- **WHAT IS REQUIRED**: Copy the listing below line for line, starting at its first line and ending with the line that has "V = FreeCAD.Vector" in it. Add nothing.
### MATERIAL PROVIDED ###
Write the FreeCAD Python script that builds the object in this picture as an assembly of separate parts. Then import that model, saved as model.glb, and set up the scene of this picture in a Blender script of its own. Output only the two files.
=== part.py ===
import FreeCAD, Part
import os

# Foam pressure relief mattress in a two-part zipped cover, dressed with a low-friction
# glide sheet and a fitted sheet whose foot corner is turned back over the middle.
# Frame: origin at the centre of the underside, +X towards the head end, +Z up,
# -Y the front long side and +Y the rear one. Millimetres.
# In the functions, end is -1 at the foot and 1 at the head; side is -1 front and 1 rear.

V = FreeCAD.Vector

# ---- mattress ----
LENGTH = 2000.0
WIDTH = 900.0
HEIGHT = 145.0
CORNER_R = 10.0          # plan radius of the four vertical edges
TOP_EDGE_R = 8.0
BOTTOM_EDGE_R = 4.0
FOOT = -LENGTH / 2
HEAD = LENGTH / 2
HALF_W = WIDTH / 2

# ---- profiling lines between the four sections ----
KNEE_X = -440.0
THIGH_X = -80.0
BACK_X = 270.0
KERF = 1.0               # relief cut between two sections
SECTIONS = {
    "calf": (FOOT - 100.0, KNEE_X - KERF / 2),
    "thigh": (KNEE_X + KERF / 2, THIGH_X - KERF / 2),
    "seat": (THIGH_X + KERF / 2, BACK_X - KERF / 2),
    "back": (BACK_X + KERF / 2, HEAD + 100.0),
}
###
- **WRITTEN ANSWER**:
Write the FreeCAD Python script that builds the object in this picture as an assembly of separate parts. Then import that model, saved as model.glb, and set up the scene of this picture in a Blender script of its own. Output only the two files.
=== part.py ===
import FreeCAD, Part
import os

# Foam pressure relief mattress in a two-part zipped cover, dressed with a low-friction
# glide sheet and a fitted sheet whose foot corner is turned back over the middle.
# Frame: origin at the centre of the underside, +X towards the head end, +Z up,
# -Y the front long side and +Y the rear one. Millimetres.
# In the functions, end is -1 at the foot and 1 at the head; side is -1 front and 1 rear.

V = FreeCAD.Vector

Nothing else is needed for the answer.